2. Types of Cryptocurrencies
There are thousands of cryptocurrencies available today, each with unique features and purposes. They can be categorized into several types:

  • Bitcoin: The pioneer of cryptocurrencies, known for its role as a digital gold standard.
  • Altcoins: Refers to all cryptocurrencies other than Bitcoin, including Ethereum, Ripple, and Litecoin. Each has distinct features, such as Ethereum's smart contract capabilities.
  • Stablecoins: Designed to minimize volatility by pegging their value to a reserve of assets, like the US Dollar. Examples include Tether (USDT) and USD Coin (USDC).
  • Tokens: Created on existing blockchain platforms, like Ethereum, and used for various purposes, including representing assets or accessing services. Popular examples include Uniswap's UNI and Chainlink's LINK.

3. Blockchain Technology
Blockchain is the backbone of cryptocurrencies, a distributed ledger technology that ensures transparency and security. It consists of a chain of blocks, each containing a list of transactions. These blocks are linked and secured using cryptographic hashes, making tampering with the data virtually impossible.

4. Mining and Consensus Mechanisms
Mining is the process by which transactions are verified and added to the blockchain. It involves solving complex mathematical problems to validate transactions and create new blocks. Proof of Work (PoW) and Proof of Stake (PoS) are the two most common consensus mechanisms. PoW, used by Bitcoin, requires miners to solve computational puzzles, while PoS involves validators who are chosen based on the number of coins they hold and are willing to "stake" as collateral.

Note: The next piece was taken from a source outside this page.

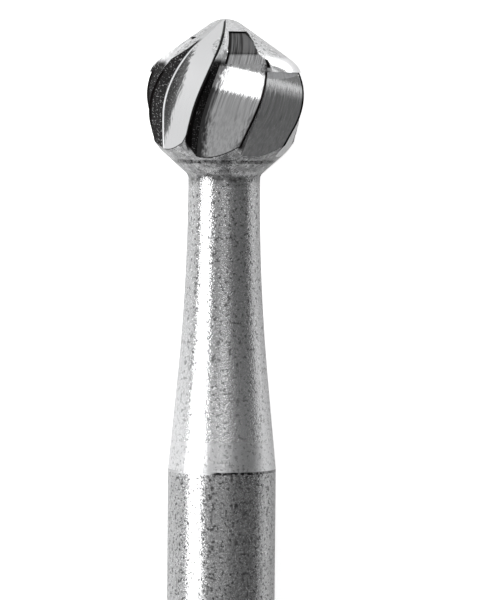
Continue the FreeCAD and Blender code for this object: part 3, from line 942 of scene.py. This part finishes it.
# %% Braze finish
RELIEF_RANGE = (0.3, 0.7)       # where most of the speckle's relief lies
BRAZE_TONES = (0.35, 0.08)      # between the patches, and in them
BRAZE_PIT = 0.01
# The braze's sides are painted lighter, standing in for the highlight and pale rim of the metal beside it.
BRAZE_PAINTED_LIGHT = 0.6
LIT_LEFT = (-0.3, -0.12)      # millimetres across, where the braze's painted light is whole and where it is dark
LIT_RIGHT = (0.5, 0.78)
LIT_RIGHT_STRENGTH = 0.5
BRAZE_ROUGHNESS = (0.35, 0.55)
BRAZE_BUMP = 0.02 * MM


def braze_finish():
    """A ground film of silver braze, dulled by flux and painted lighter at its sides."""
    metal, tree, shader, space = new_metal("braze", 0.0)
    upright = space["Upright"]
    grain = placed(tree, speckle_group, Where=upright, Grain=0.06, Pits=0.5, Grains=0.6)
    patches = placed(tree, speckle_group, Where=upright, Grain=0.25, Pits=0.52, Grains=0.6)
    dark = choose(tree, grain["Dark"], ramp(tree, patches["Dark"], 0, 1, *BRAZE_TONES), BRAZE_PIT)
    # Painted light on both sides of the film.
    across = parts_of(tree, upright)["X"]
    lit_right = ramp(tree, across, *LIT_RIGHT, 0.0, LIT_RIGHT_STRENGTH)
    lit_sides = either(tree, below(tree, across, *LIT_LEFT), lit_right)
    tree.links.new(grey(tree, choose(tree, lit_sides, dark, BRAZE_PAINTED_LIGHT)), shader.inputs["Base Color"])
    tree.links.new(ramp(tree, grain["Relief"], *RELIEF_RANGE, *BRAZE_ROUGHNESS), shader.inputs["Roughness"])
    relief(tree, shader, grain["Relief"], BRAZE_BUMP)
    return metal


# %% Steel finish
STEEL_TONES = (0.52, 0.85)      # the shank's ground tone and its light grains
STEEL_PIT = 0.05
STEEL_PIT_STRENGTH = 0.85
STEEL_SCRATCH = 0.12
STEEL_SCRATCH_STRENGTH = 0.5
STEEL_ROUGHNESS = (0.18, 0.3)
STEEL_BUMP = 0.007 * MM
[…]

5. Digital Assets Beyond Cryptocurrencies
Digital assets encompass a broader range of financial instruments beyond cryptocurrencies. These include:

  • Security Tokens: Digital representations of traditional securities like stocks and bonds, offering fractional ownership and increased liquidity.
  • Utility Tokens: Provide access to a product or service within a blockchain ecosystem. Examples include Binance Coin (BNB) and Ethereum's Ether (ETH).
  • Non-Fungible Tokens (NFTs): Unique digital assets that represent ownership of specific items or content, such as digital art or collectibles. NFTs have gained significant attention for their role in the art and entertainment industries.

6. Regulatory Landscape
The regulatory environment for cryptocurrency and digital assets varies significantly across jurisdictions. In some countries, regulations are well-defined, while in others, the legal status remains ambiguous. Key regulatory considerations include:

  • Anti-Money Laundering (AML) and Know Your Customer (KYC) Requirements: Many jurisdictions require cryptocurrency exchanges to implement AML and KYC procedures to prevent illegal activities.
  • Taxation: The treatment of cryptocurrencies for tax purposes can differ, with some countries taxing them as property, while others classify them as income.
  • Consumer Protection: Regulations often aim to protect investors from fraud and ensure that digital asset transactions are conducted fairly.

7. Risks and Challenges
Investing in cryptocurrencies and digital assets presents several risks, including:

  • Volatility: Cryptocurrencies are known for their price volatility, which can lead to significant gains or losses.
  • Security Risks: Digital assets are susceptible to hacking and cyber attacks. Ensuring the security of wallets and exchanges is crucial.
  • Regulatory Uncertainty: Changes in regulatory frameworks can impact the legality and value of digital assets.

8. Future Trends and Developments
The future of cryptocurrency and digital assets is likely to be shaped by several emerging trends:

  • Integration with Traditional Finance: Increasing collaboration between traditional financial institutions and blockchain technology could lead to broader adoption.
  • Advancements in Blockchain Technology: Innovations such as Layer 2 solutions and interoperability protocols aim to enhance scalability and efficiency.
  • Sustainability Efforts: As concerns about the environmental impact of mining grow, there is a push towards more energy-efficient consensus mechanisms and practices.

Conclusion
Understanding cryptocurrency and digital assets is essential for anyone involved in the modern financial ecosystem. As these technologies continue to evolve, staying informed about their features, risks, and regulatory considerations will be crucial for making informed decisions and leveraging their potential benefits.

Appendix: Key Terms and Definitions

  • Blockchain: A decentralized digital ledger that records transactions across multiple computers.
  • Cryptocurrency: A digital currency that uses cryptography for security and operates on a decentralized network.
  • Smart Contracts: Self-executing contracts with the terms of the agreement directly written into code.